• Question: How do you make food colouring ??? :P

    Asked by gracerossiter to Aggelos, Andrew, Eileen, Naomi, Shane on 11 Nov 2012.
    • Photo: Andrew Jackson

      Andrew Jackson answered on 11 Nov 2012:


      There are lots of ways to make food colouring. Many of them come from animal, plants and rocks, while the rest can be synthetically made – we would need to ask a chemist about some of those. My own favourite example is from the cochineal insect. It feeds on cactus plants in Central America and produces a nasty tasting coating of carminic acid to keep birds and other predators away. This acid produces a very bright red colour that the Aztecs and Mayan people used to dye their clothes, makeup for their face and dye their food. The cochineal insects are collected from the cactus plants and mashed into a paste and then used as a dye. Since this is a very naturally occuring dye, people are starting to use it more so they can avoid the artificial chemicals that are used in many foods today.

      There are lots of other insects and plants used to colour food – nettles and spinach are useful for making your food green, beetroot is good for purple and blueberries for blue.

      But i think the cochineal insect is a great example of human ingenuity and the solutions that mother nature can provide.

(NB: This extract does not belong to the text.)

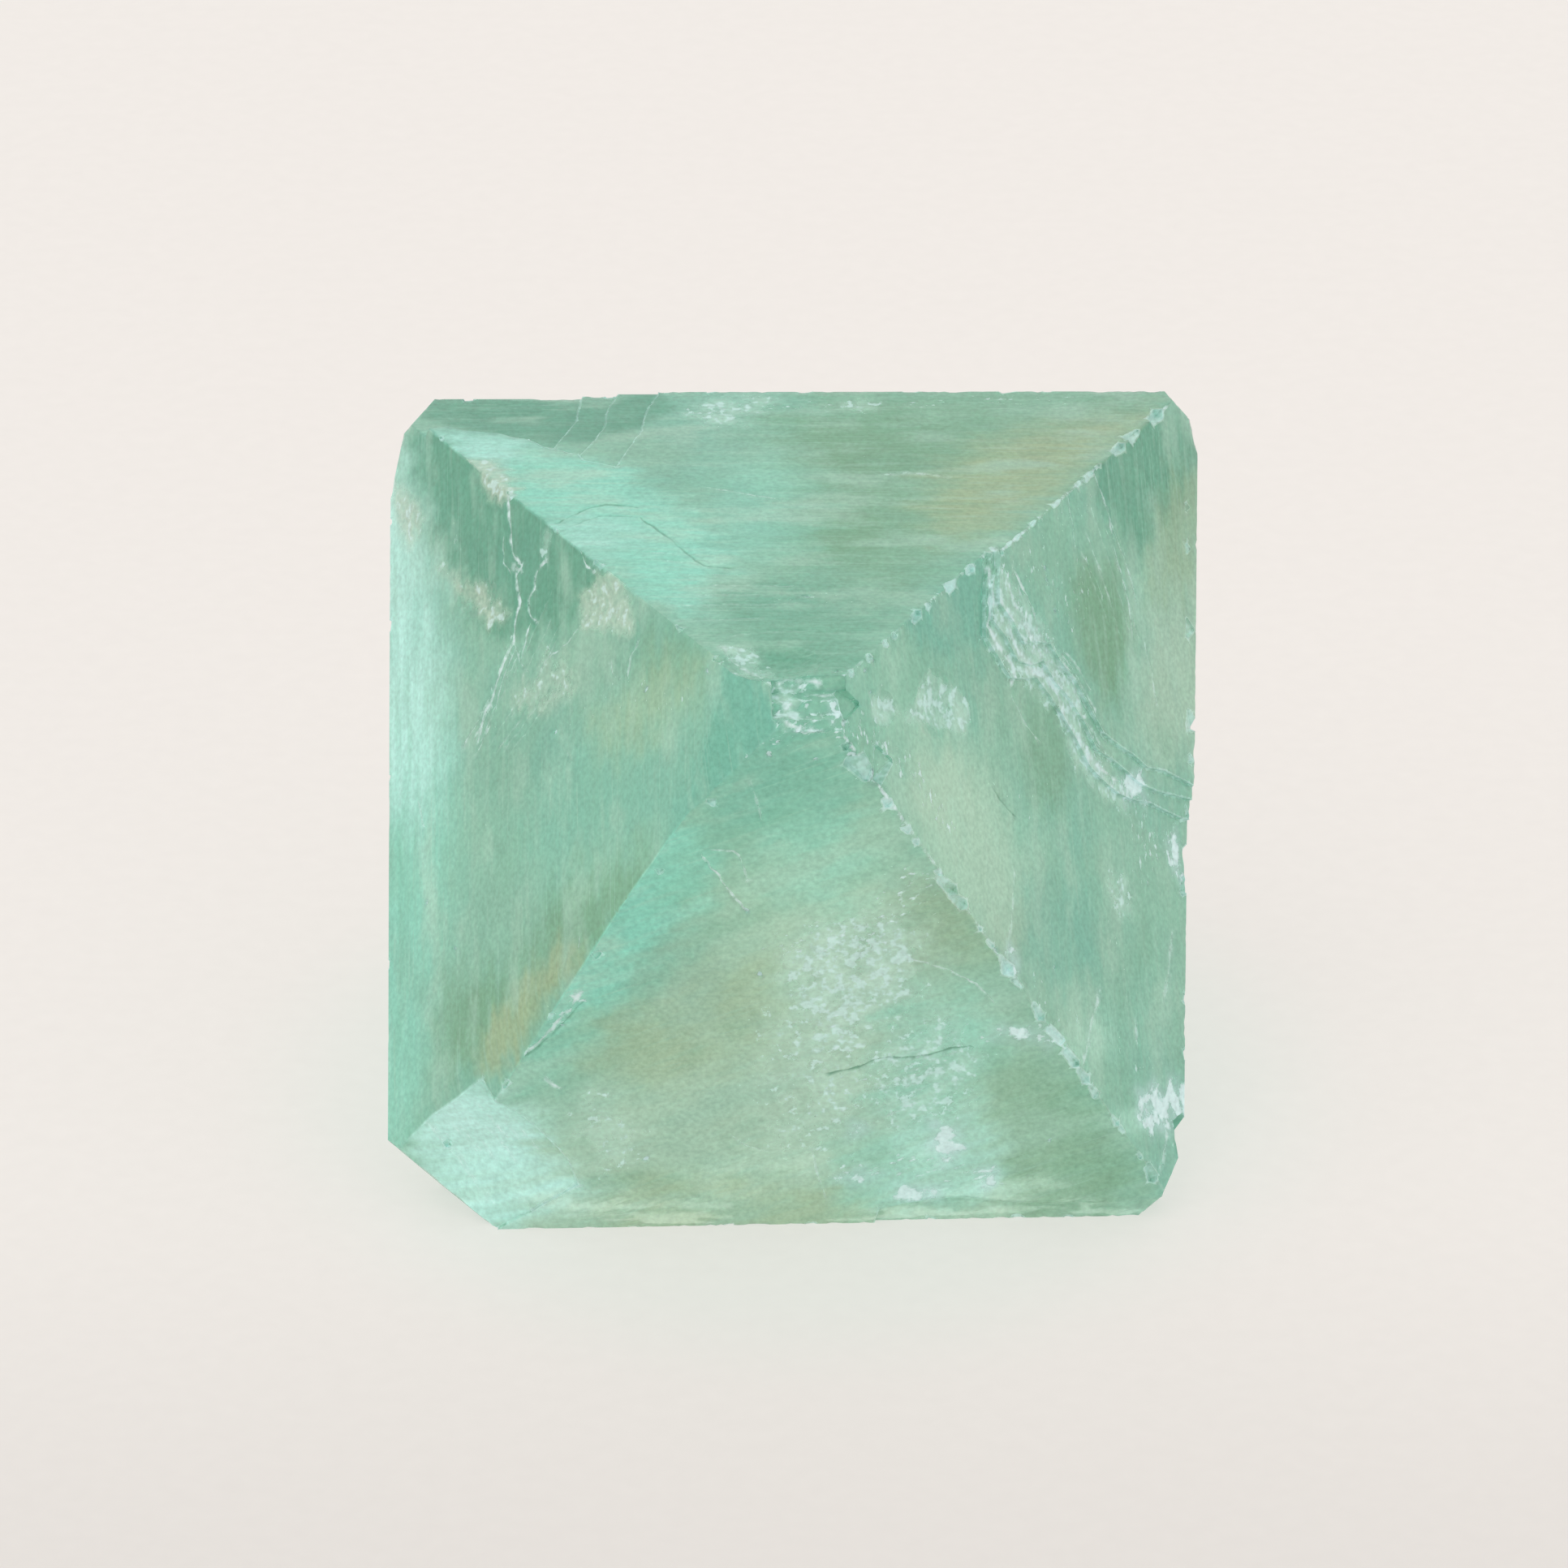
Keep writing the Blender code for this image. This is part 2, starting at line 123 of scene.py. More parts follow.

    • Photo: Eileen Diskin

      Eileen Diskin answered on 12 Nov 2012:


      Like Andrew says, there are lots of different ways of making food colouring. Some are from natural things, like plants and the insects he mentions (ew!). Others are made in laboratories – it is possible to combine two different clear liquids together to get a colorful one. How cool is that!

      Have you ever heard that if you eat too many carrots, your skin will turn orange? Well, thats actually true! There are natural pigments found in foods like carrots (and in drinks like sunny delight) that give them their colour. They’re called carotenoids. They’re also what give flamingos their pink colour, when they eat different kinds of algae and shrimp.

    • Photo: Naomi Elster

      Naomi Elster answered on 12 Nov 2012:


      I don’t, I buy it 😛

      Nature is full of natural dyes, mostly from plants and insects, which can be collected, mashed up and used as a dyes for clothes, make-up, paints and, provided it is safe to eat, food. Andrew’s example of the cochineal insect is really interesting and as Eileen said, flamingos get their characteristic pink colour from eating certain kinds of algae and shrimp. Did you know that as they can’t get enough of these algae and shrimp in Dublin zoo, the zookeepers mix special food colouring into their food? This is so they can keep their pink colour – important as their colours are important for them to communicate with each other.

    • Photo: Aggelos Zacharopoulos

      Aggelos Zacharopoulos answered on 12 Nov 2012:


      Natural dyes were the original ways of colouring food. Think of beetrout.
      But ofcourse modern chemistry has produced many many new ways of colouring food from chemical compounds.